Return exactly the lines that run from the beginning through the line containing "dist=PRINT_WELD, plane_co=place, plane_no=normal)", both included, and no others.

══════════

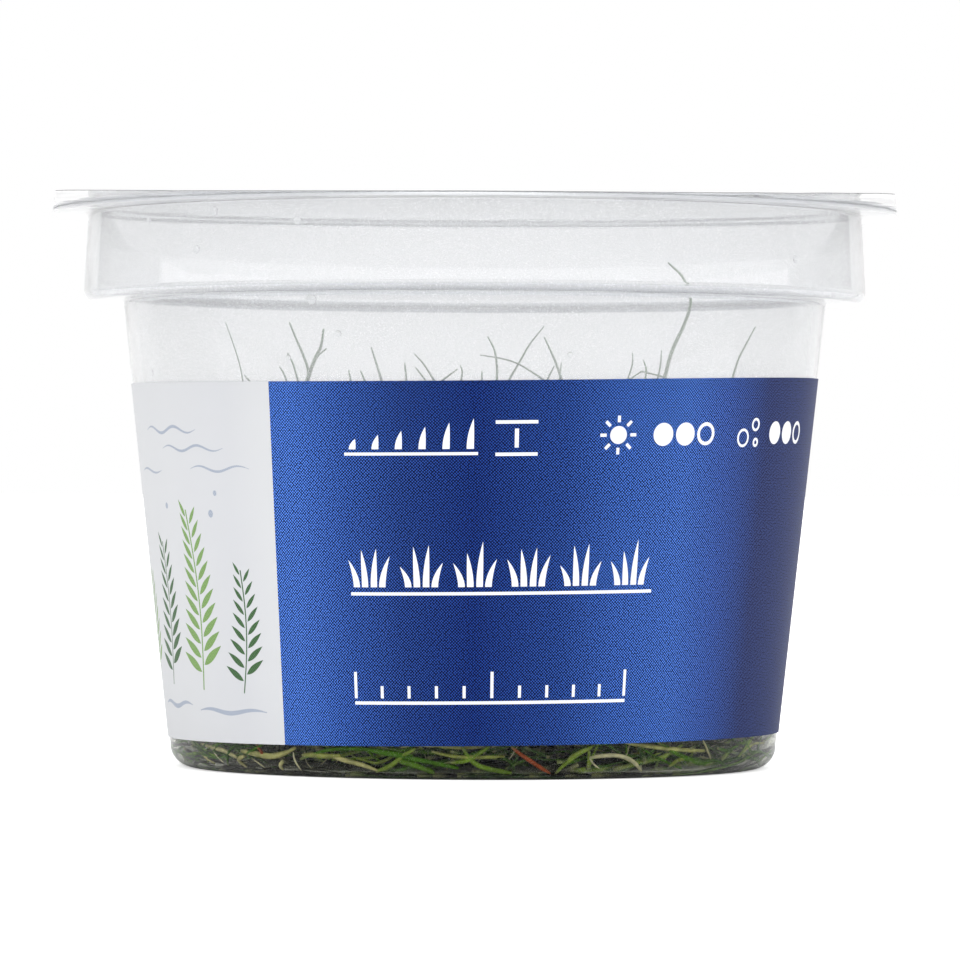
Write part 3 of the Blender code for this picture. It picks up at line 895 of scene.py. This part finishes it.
def fill(bm, material_index, outer, holes=()):
    """Fills one outline, round its holes, with faces of one print colour."""
    edges = []
    for loop in (outer, *holes):
        ring = [bm.verts.new((s * MM, h * MM, 0)) for s, h in loop]
        edges += [bm.edges.new(pair) for pair in zip(ring, ring[1:] + ring[:1])]
    made = bmesh.ops.triangle_fill(bm, edges=edges, use_beauty=True, normal=(0, 0, 1))["geom"]
    for item in made:
        if isinstance(item, bmesh.types.BMFace):
            item.material_index = material_index


def cut_apart(bm, start, end, spacing, normal):
    """Cuts the flat print across at even steps, so that it bends smoothly."""
    count = int((end - start) / spacing)
    for cut in range(1, count):
        place = normal * (start + (end - start) * cut / count)
        geometry = bm.verts[:] + bm.edges[:] + bm.faces[:]
        bmesh.ops.bisect_plane(bm, geom=geometry, dist=PRINT_WELD, plane_co=place, plane_no=normal)


def flat_label():
    """The label's print laid out flat: faces for each colour, cut into narrow columns."""
    bm = bmesh.new()
    end = LABEL_HALF_WRAP * LABEL_ARC_RADIUS / MM
    high = LABEL_HEIGHT / MM
    marks = printed_marks()
    washes = painted_motifs()
    blue_edge = [(PANEL_BREAK_LOW, 0.0), (end, 0.0), (end, high), (PANEL_BREAK_HIGH, high)]
    white_edge = [(-end, 0.0), (PANEL_BREAK_LOW, 0.0), (PANEL_BREAK_HIGH, high), (-end, high)]
    fill(bm, PANEL_BLUE, blue_edge, [outer for outer, _ in marks])
    fill(bm, PANEL_WHITE, white_edge, sum(washes, []))
    for outer, inner in marks:
        fill(bm, MARK_WHITE, outer, [inner] if inner else [])
        if inner:
            fill(bm, PANEL_BLUE, inner)
    for index, outlines in enumerate(washes, FIRST_WASH):
        for outline in outlines:
            fill(bm, index, outline)
    bmesh.ops.remove_doubles(bm, verts=bm.verts, dist=PRINT_WELD)
    cut_apart(bm, -end * MM, end * MM, LABEL_COLUMN, Vector((1, 0, 0)))
    cut_apart(bm, 0.0, LABEL_HEIGHT, LABEL_ROW, Vector((0, 1, 0)))
    return bm


def wrap_label(bm):
    """Gives each corner its place on the flat print as a UV, and bends the sheet round the cup."""
    length = 2 * LABEL_HALF_WRAP * LABEL_ARC_RADIUS
    uv = bm.loops.layers.uv.new("print")
    for face in bm.faces:
        for loop in face.loops:
            s, h, _ = loop.vert.co
            loop[uv].uv = (s / length + 0.5, h / LABEL_HEIGHT)
    for vert in bm.verts:
        s, h, _ = vert.co
        angle = s / LABEL_ARC_RADIUS
        z = LABEL_LOW + h + LABEL_SIDE_RISE * math.sin(angle) ** 2 * h / LABEL_HEIGHT
        z += LABEL_TILT * body_radius(z) * math.sin(angle)
        radius = body_radius(z) + LABEL_LIFT
        vert.co = (radius * math.sin(angle), -radius * math.cos(angle), z)
    bm.normal_update()
    outward = sum(face.normal.dot(face.calc_center_median()) for face in bm.faces)
    if outward < 0:
        bmesh.ops.reverse_faces(bm, faces=bm.faces)
    return bm


def halftone_group():
    """A halftone: light dots in a loose grid over the dark ink, on the label's own UV laid out in mm."""
    group, given, result = new_group(
        "halftone",
        (("Pitch", "Float", 0.3), ("Dot size", "Float", 0.3), ("Looseness", "Float", 0.6)),
        (("Dots", "Float"), ("Along", "Float")),
    )
    uv = put(group, "ShaderNodeUVMap", uv_map="print").outputs["UV"]
    size = (2 * LABEL_HALF_WRAP * LABEL_ARC_RADIUS / MM, LABEL_HEIGHT / MM, 1.0)
    screen_angle = (0, 0, math.radians(45))
    spread = put(group, "ShaderNodeMapping", {"Vector": uv, "Scale": size, "Rotation": screen_angle})
    cells = put(
        group,
        "ShaderNodeTexVoronoi",
        {
            "Vector": spread.outputs["Vector"],
            "Scale": calculated(group, "DIVIDE", 1.0, given.outputs["Pitch"]),
            "Randomness": given.outputs["Looseness"],
        },
        voronoi_dimensions="2D",
    )
    dots = remapped(group, cells.outputs["Distance"], (given.outputs["Dot size"], 0.0), (0.0, 1.0))
    along = put(group, "ShaderNodeSeparateXYZ", {"Vector": uv})
    group.links.new(dots, result.inputs["Dots"])
    group.links.new(along.outputs["X"], result.inputs["Along"])
    return group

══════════

CORRECT ANSWER »
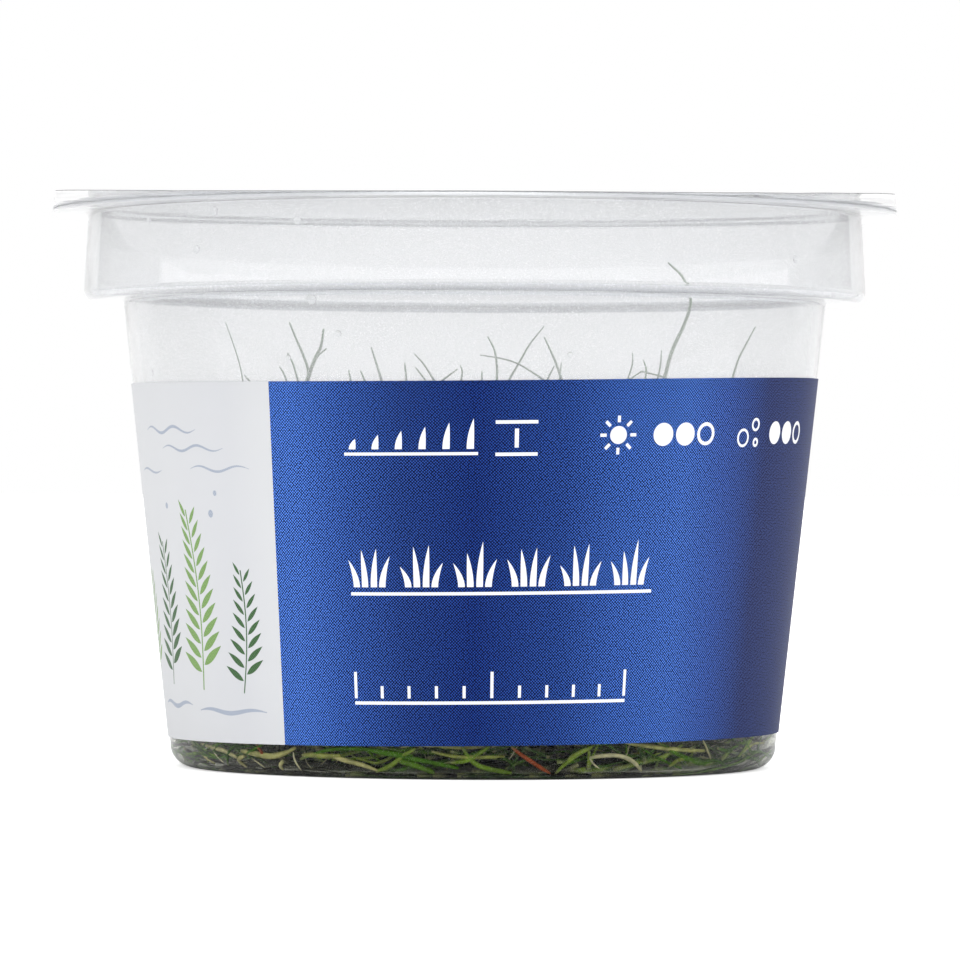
Write part 3 of the Blender code for this picture. It picks up at line 895 of scene.py. This part finishes it.
def fill(bm, material_index, outer, holes=()):
    """Fills one outline, round its holes, with faces of one print colour."""
    edges = []
    for loop in (outer, *holes):
        ring = [bm.verts.new((s * MM, h * MM, 0)) for s, h in loop]
        edges += [bm.edges.new(pair) for pair in zip(ring, ring[1:] + ring[:1])]
    made = bmesh.ops.triangle_fill(bm, edges=edges, use_beauty=True, normal=(0, 0, 1))["geom"]
    for item in made:
        if isinstance(item, bmesh.types.BMFace):
            item.material_index = material_index


def cut_apart(bm, start, end, spacing, normal):
    """Cuts the flat print across at even steps, so that it bends smoothly."""
    count = int((end - start) / spacing)
    for cut in range(1, count):
        place = normal * (start + (end - start) * cut / count)
        geometry = bm.verts[:] + bm.edges[:] + bm.faces[:]
        bmesh.ops.bisect_plane(bm, geom=geometry, dist=PRINT_WELD, plane_co=place, plane_no=normal)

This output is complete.